Sin City was received, on its 2005 release, as a striking and divisive event. Critics broadly admired the audacity and completeness of its visual translation — many regarded the fidelity to Miller's panels as a genuine formal achievement — while a significant strand of the response found the film hollow beneath the surface, its relentless stylization and extreme violence emotionally airless, and its sexual politics troubling. It was honored at the Cannes Film Festival with a Technical Grand Prize, recognition aimed squarely at its innovations in image-making, and it performed well enough commercially to confirm the viability of its method.
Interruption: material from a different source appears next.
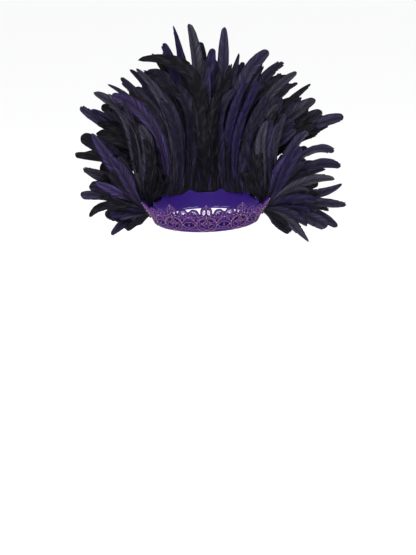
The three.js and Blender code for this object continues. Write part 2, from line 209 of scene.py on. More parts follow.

Within the popular canon it stands as the defining example of the "comic accuracy" school of adaptation.
Influences on the film run backward through Frank Miller's comics to the deep wells of American crime culture — Spillane and the hard-boiled pulps, the visual grammar of classic film noir — and, on the technological side, to the digital-backlot experiments of Sky Captain and the World of Tomorrow and the Star Wars prequels, as well as to Rodriguez's own prior adventures in high-definition shooting.
Its influence forward was immediate and concentrated. Most directly it cleared the path for 300 (2006), another Miller adaptation built on the same principle of total digital environment and graphic fidelity, which carried the aesthetic to blockbuster scale. It fed the wider 2000s vogue for desaturated, high-contrast comic-book stylization and reinforced the broader argument that ambitious genre cinema could be made on a virtual backlot. Within its own franchise it produced a long-delayed sequel, Sin City: A Dame to Kill For (2014), whose comparatively muted reception suggested how much of the original's power had depended on the shock of the new. For Mickey Rourke, Marv became a crucial station on the road back to leading roles. And as a test case in the authorship of the image — the dispute that cost Rodriguez his Guild membership — the film retains a particular place in debates about credit, adaptation, and what it means to direct a picture drawn first by someone else.